Published: 10/24/2019 8:46:39 AM

HOLYOKE — Holyoke Community College will launch the state’s first Cannabis Education Center to train students for careers in the state’s emerging marijuana industry.

The center will be managed out of college’s Kittredge Center for Business and Workforce Development and will offer certificate training courses for four different roles: patient advocate and bud tender, cannabis cultivation assistant, cannabis extraction technician assistant, and cannabis culinary assistant. The center is being created in partnership with the Worcester-based Cannabis Community Care and Research Network (C3RN).

With legal cannabis “being new to the Massachusetts industry, there’s a need for people who have specific skills training to be ready for these particular jobs,” said Jeff Hayden, vice president of Business and Community Services at HCC. “Our effort is really focused on that workforce development piece.”

Hayden expects the center will train around 100 individuals within its first year, with classes composed of about 20 students each, and expand in future years.

Students will split their time between classroom learning and hands-on internship experience, Hayden said, totaling 96 hours of training. The center is currently finalizing which companies it will work with for the internships.

More information on registration will be available on Oct. 28, and cannabis culinary assistant classes will begin in January. Training for other roles will be held in the following months. All courses are offered as six sessions held Saturdays from 10 a.m. to 6 p.m.

The center will also offer training in the Cannabis Control Commission’s Social Equity Vendor Training program.
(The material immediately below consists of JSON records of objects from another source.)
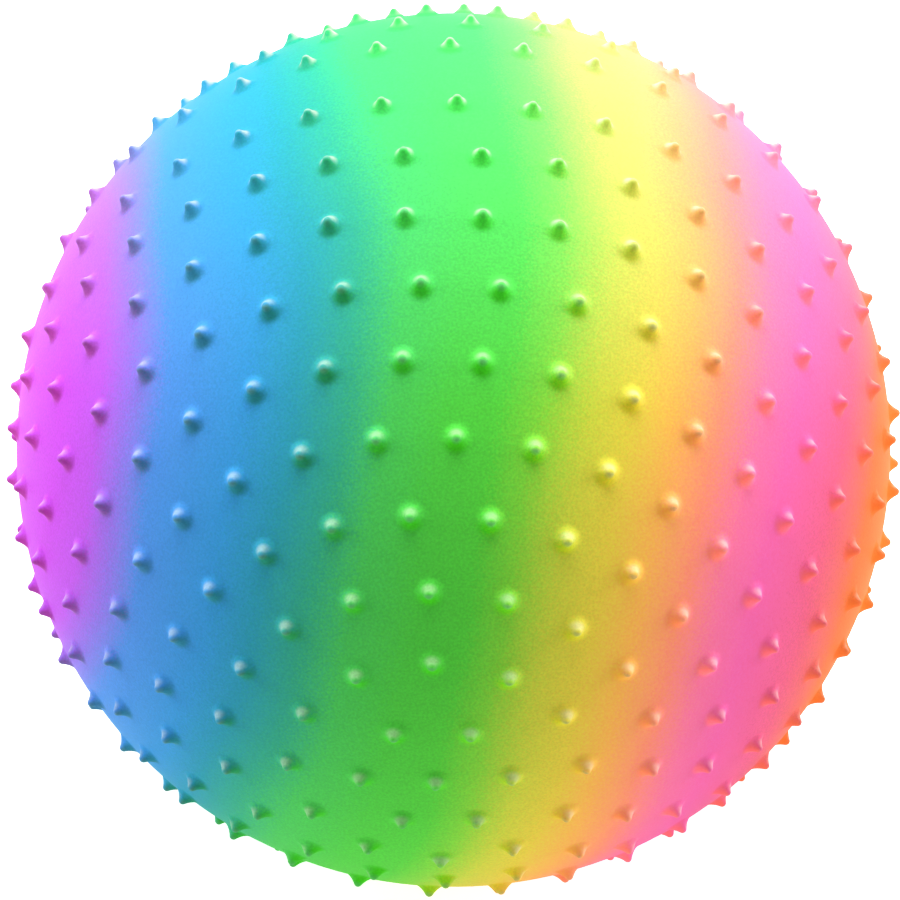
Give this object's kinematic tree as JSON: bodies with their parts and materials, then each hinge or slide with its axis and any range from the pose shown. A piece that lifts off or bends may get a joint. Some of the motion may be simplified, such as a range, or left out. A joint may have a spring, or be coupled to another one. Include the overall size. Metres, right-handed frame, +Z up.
{
  "type": "sensory ball",
  "caption": "Large inflatable ball of thin soft plastic, covered all over with soft pointed nubs in rings, with a recessed valve seat and a push-in stopper plug.",
  "frame": {"origin": "centre of the ball", "axes": "+Y along the valve's axis, out of the valve; +Z up; the pole of the rings of nubs is at -Y"},
  "size_m": [0.451, 0.4455, 0.451],
  "materials": {
    "skin": "satin soft vinyl with soft-edged spray bands from violet through blue, green and yellow to orange and pink",
    "valve_seat": "satin milky soft vinyl",
    "plug": "moulded white polyethylene, faintly grained"
  },
  "bodies": {
    "ball": {"skin": "skin", "valve_seat": "valve_seat"},
    "plug": {"plug": "plug"}
  },
  "joints": [
    {"name": "plug_slide", "type": "slide", "parent": "ball", "child": "plug", "axis": [0, 1, 0], "range_m": [0, 0.03]}
  ]
}
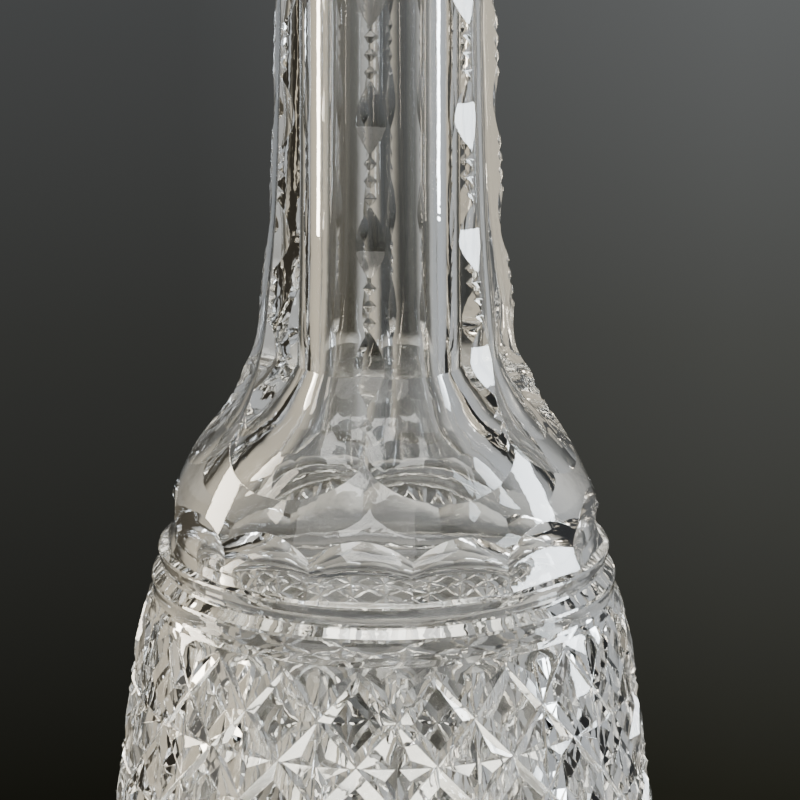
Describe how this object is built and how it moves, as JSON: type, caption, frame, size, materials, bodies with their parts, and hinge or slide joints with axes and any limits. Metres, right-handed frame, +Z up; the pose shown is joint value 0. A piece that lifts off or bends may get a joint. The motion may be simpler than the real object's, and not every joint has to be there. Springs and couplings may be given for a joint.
{
  "type": "cut crystal decanter",
  "caption": "Tall cut crystal decanter with a fluted neck, notched ridges, arched shoulder, diamond-cut body and a lift-off faceted glass stopper.",
  "frame": {"origin": "centre of the flat foot ring, on the surface the decanter stands on", "axes": "+Z up along the bottle's axis and the stopper's lift; -Y is the side seen in the picture"},
  "size_m": [0.1056, 0.1057, 0.2825],
  "materials": {
    "bottle_crystal": "polished clear lead crystal, cut facets bright",
    "stopper_crystal": "polished clear lead crystal with a finely ground plug"
  },
  "bodies": {
    "bottle": {"bottle": "bottle_crystal"},
    "stopper": {"stopper": "stopper_crystal"}
  },
  "joints": [
    {"name": "stopper_lift", "type": "slide", "parent": "bottle", "child": "stopper", "axis": [0, 0, 1], "range_m": [0, 0.08]}
  ]
}
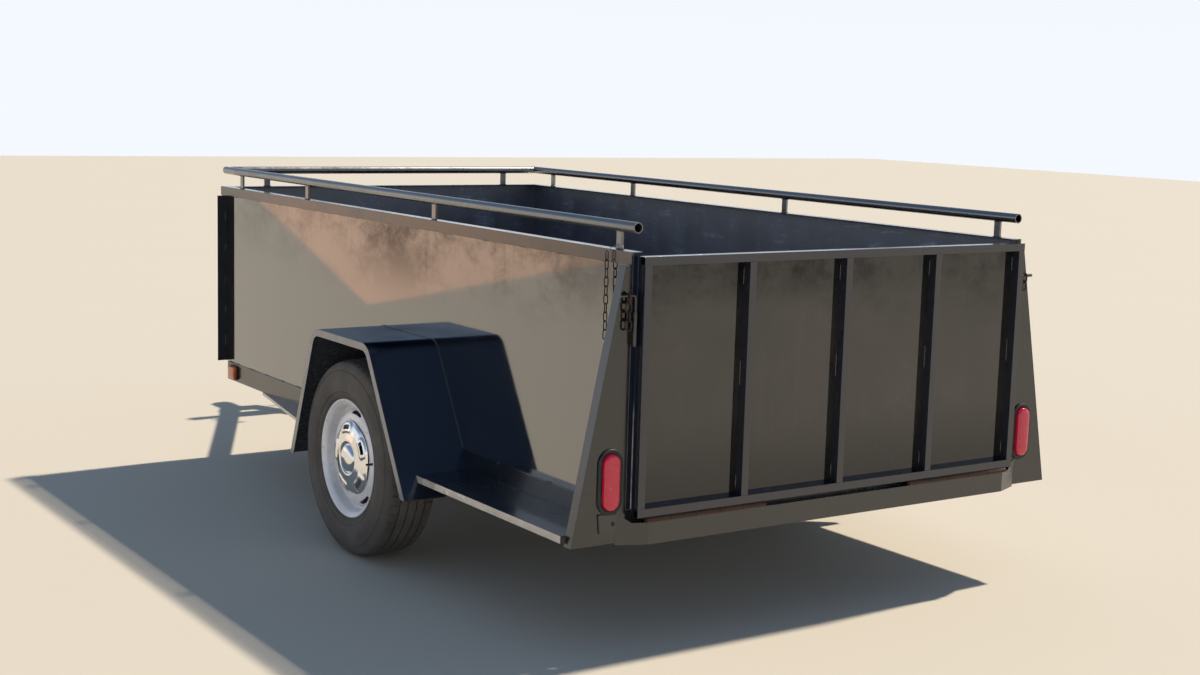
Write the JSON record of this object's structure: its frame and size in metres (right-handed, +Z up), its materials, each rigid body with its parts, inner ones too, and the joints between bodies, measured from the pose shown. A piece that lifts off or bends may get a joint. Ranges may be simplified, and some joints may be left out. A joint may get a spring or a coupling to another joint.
{
  "type": "utility trailer",
  "caption": "Steel-sided single-axle box trailer with tailgate, tie rails, fenders, A-frame tongue and jack.",
  "frame": {"origin": "middle of the whole trailer's box, on the ground", "axes": "+X to the trailer's right, +Y forward to the hitch, +Z up"},
  "size_m": [2.122, 4.3582, 1.271],
  "materials": {
    "black_paint": "gloss",
    "under_paint": "matt",
    "floor_steel": "worn satin",
    "pipe_paint": "satin",
    "rubber": "matt",
    "red_lens": "gloss",
    "amber_lens": "gloss",
    "spring_steel": "rusty",
    "rusty_steel": "rusty",
    "chain_steel": "dull",
    "zinc": "satin",
    "tyre": "matt",
    "silver_paint": "satin",
    "hub_iron": "dull",
    "chrome": "bright"
  },
  "bodies": {
    "trailer": {"frame_rail_left": "black_paint", "frame_rail_right": "black_paint", "front_beam": "black_paint", "rear_beam": "black_paint", "cross_members": "under_paint", "floor_plate": "floor_steel", "side_wall_left": "black_paint", "side_wall_right": "black_paint", "front_wall": "black_paint", "top_rail_left": "black_paint", "top_rail_right": "black_paint", "top_rail_front": "black_paint", "tie_pipe_left": "pipe_paint", "tie_pipe_right": "pipe_paint", "tie_pipe_front": "pipe_paint", "tie_posts": "pipe_paint", "corner_angles": "black_paint", "rear_fin_left": "black_paint", "rear_fin_right": "black_paint", "light_grommets": "rubber", "tail_lights": "red_lens", "side_markers": "amber_lens", "fender_left": "black_paint", "fender_right": "black_paint", "running_board_left": "black_paint", "running_board_right": "black_paint", "side_wedges": "black_paint", "leaf_spring_left": "spring_steel", "leaf_spring_right": "spring_steel", "spring_hangers": "under_paint", "spring_shackles": "spring_steel", "axle_beam": "under_paint", "axle_spindles": "under_paint", "axle_clamps": "spring_steel", "tongue_tube_left": "black_paint", "tongue_tube_right": "black_paint", "coupler": "black_paint", "coupler_latch": "zinc", "jack_tube": "zinc", "jack_crank": "zinc", "latch_rods": "black_paint", "latch_chains": "chain_steel", "safety_chains": "chain_steel", "beam_hinges": "rusty_steel"},
    "tailgate": {"gate_bars": "black_paint", "gate_ribs": "black_paint", "gate_panel": "black_paint", "gate_hinges": "rusty_steel"},
    "jack_foot": {"jack_leg": "zinc"},
    "wheel_left": {"tyre_left": "tyre", "rim_left": "silver_paint", "hub_left": "hub_iron", "hub_cap_left": "chrome"},
    "wheel_right": {"tyre_right": "tyre", "rim_right": "silver_paint", "hub_right": "hub_iron", "hub_cap_right": "chrome"}
  },
  "joints": [
    {"name": "wheel_left_spin", "type": "hinge", "parent": "trailer", "child": "wheel_left", "pos_m": [-0.946, -0.77665, 0.345], "axis": [1, 0, 0], "continuous": true},
    {"name": "wheel_right_spin", "type": "hinge", "parent": "trailer", "child": "wheel_right", "pos_m": [0.946, -0.77665, 0.345], "axis": [1, 0, 0], "continuous": true},
    {"name": "tailgate_hinge", "type": "hinge", "parent": "trailer", "child": "tailgate", "pos_m": [0, -2.17165, 0.405], "axis": [1, 0, 0], "range_deg": [0, 120]},
    {"name": "jack_slide", "type": "slide", "parent": "trailer", "child": "jack_foot", "axis": [0, 0, 1], "range_m": [0, 0.25]}
  ]
}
The initiative is one of many programs “developed in response to evidence which demonstrates that certain geographic areas and demographic populations, particularly Black and Latinx, have been disproportionately impacted by high rates of arrest and incarceration for cannabis and other drug crimes as a result of state and federal drug policy,” according to the center.

It was HCC and C3RN’s inclusion in this program that spurred the idea of the Cannabis Education Center, Hayden said, noting that the training can offer a particularly valuable resource to unemployed or underemployed communities.

“This is an exciting effort that encompasses not only public education and social equity training,” Hayden said, “but the chance to allow people who haven’t had access to workforce and job opportunities to have a new set of skills that will help them be able to get employment and become productive workers at these new Massachusetts businesses.”

Costs to enroll are still being solidified, Hayden said. The center’s ultimate goal is to offer the training for free, but he is not yet sure whether this will be possible.

The center will soon publish scholarship information on its website.